Kimseden ses çıkmadı. Bütün başlar öne eğildi. Gözler. Peygamberimize bakacak takati kendilerinde bulamıyordu. Sadece biri vardı, Resûlullah’ın mübarek gözlerine dikkatle bakan… Bu, henüz 12-13 yaşlarında bulunan Hz. Ali idi. Ayağa kalktı. Fakat Peygamberimiz ona, “Sen otur” dedi.
Resûl-i Ekrem Efendimiz, sualini üç sefer tekrarladı. Üç seferinde de cevap sadece Hz. Ali’den geldi: “Yâ Resûlallah! Sana, ben yardımcı olurum! Her ne kadar bunların yaşça en küçüğü isem de!”[5]
Bu söze kimisi dudak büktü, kimisi hayret etti, kimisi de alaylı alaylı gülümsedi: Sonra da hadiseyi ciddiye almadan toplantıyı terk ettiler!
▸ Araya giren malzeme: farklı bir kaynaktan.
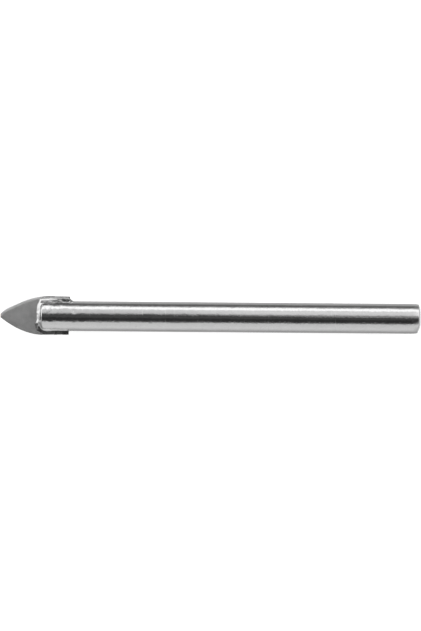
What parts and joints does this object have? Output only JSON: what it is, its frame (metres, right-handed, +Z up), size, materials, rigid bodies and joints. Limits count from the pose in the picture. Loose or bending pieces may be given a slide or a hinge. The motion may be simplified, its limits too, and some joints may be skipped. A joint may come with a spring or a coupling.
{
  "type": "glass and tile drill bit",
  "caption": "Spear-point drill bit: a flat carbide plate with two curved ground lips, brazed into the slotted end of a plain round plated steel shank.",
  "frame": {"origin": "on the surface that the bit lies on, below the middle of its length and below the axis of the shank", "axes": "X along the axis of the shank, with the carbide point towards -X and the rear end towards +X; +Z up, square to the flat faces of the carbide plate; +Y across the plate, towards the lip that cuts with its lower edge"},
  "size_m": [0.0842, 0.0078, 0.006],
  "materials": {
    "plated_steel": "gloss",
    "tungsten_carbide": "satin",
    "silver_braze": "gloss"
  },
  "bodies": {
    "root": {"shank": "plated_steel", "carbide_tip": "tungsten_carbide", "braze": "silver_braze"}
  },
  "joints": []
}
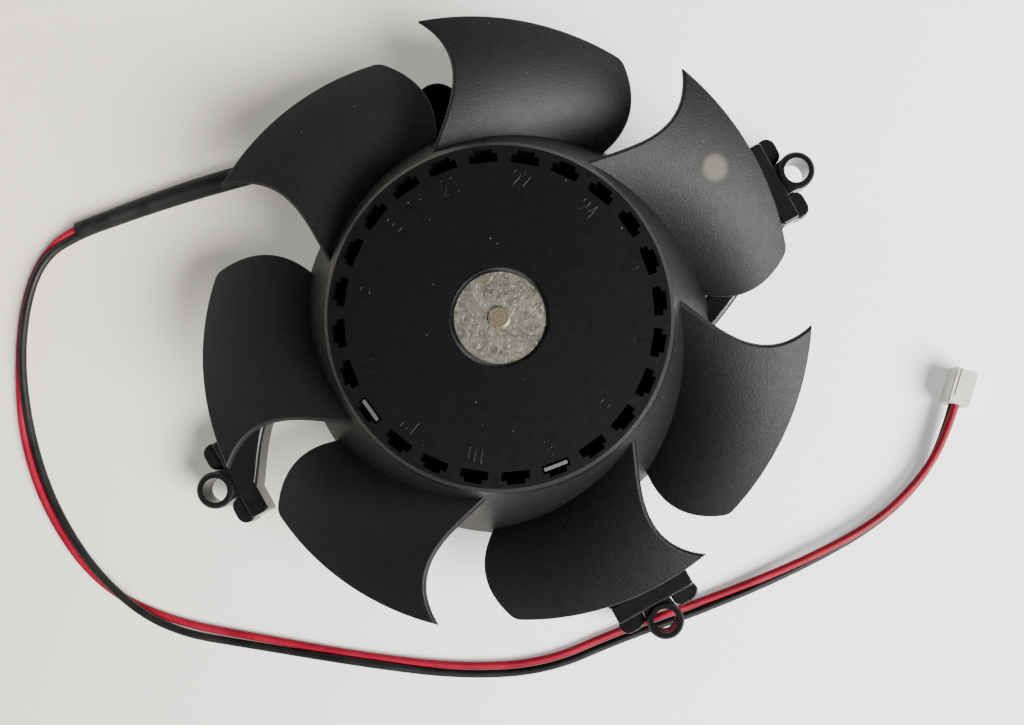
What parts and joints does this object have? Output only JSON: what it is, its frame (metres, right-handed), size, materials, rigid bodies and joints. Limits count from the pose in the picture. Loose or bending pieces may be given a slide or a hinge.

Hz. Ali’nin küçük yaşındaki bu kahramanlık ve cesareti Nebiyy-i Muhterem Efendimizi fazlasıyla sevindirdi. Toplantıdan istediği neticeyi alamamaktan dolayı ise ne üzüldü ve ne de ye’se kapıldı. Zira, vazifesinin sadece hak ve hakikati tebliğ etmek olduğunu biliyordu. Hidayeti ise ancak Cenâbı Hakk verebilirdi!
[1] Şuarâ, 214.
[2] Taberî, Tarih, c. 2, s. 217; İbn Kesir, Sîre, c. 1, s. 457-459.
[3] Halebî, İnsanü’l-Uyûn, c. 1, s. 285.
[4] Taberî, a.g.e., c. 2, s. 217; İbn Kesir, Sîre, c. 1. s. 459.
[5] Taberî, a.g.e., c. 2, s. 217; İbn Kesir, a.g.e., c. 1, s. 459.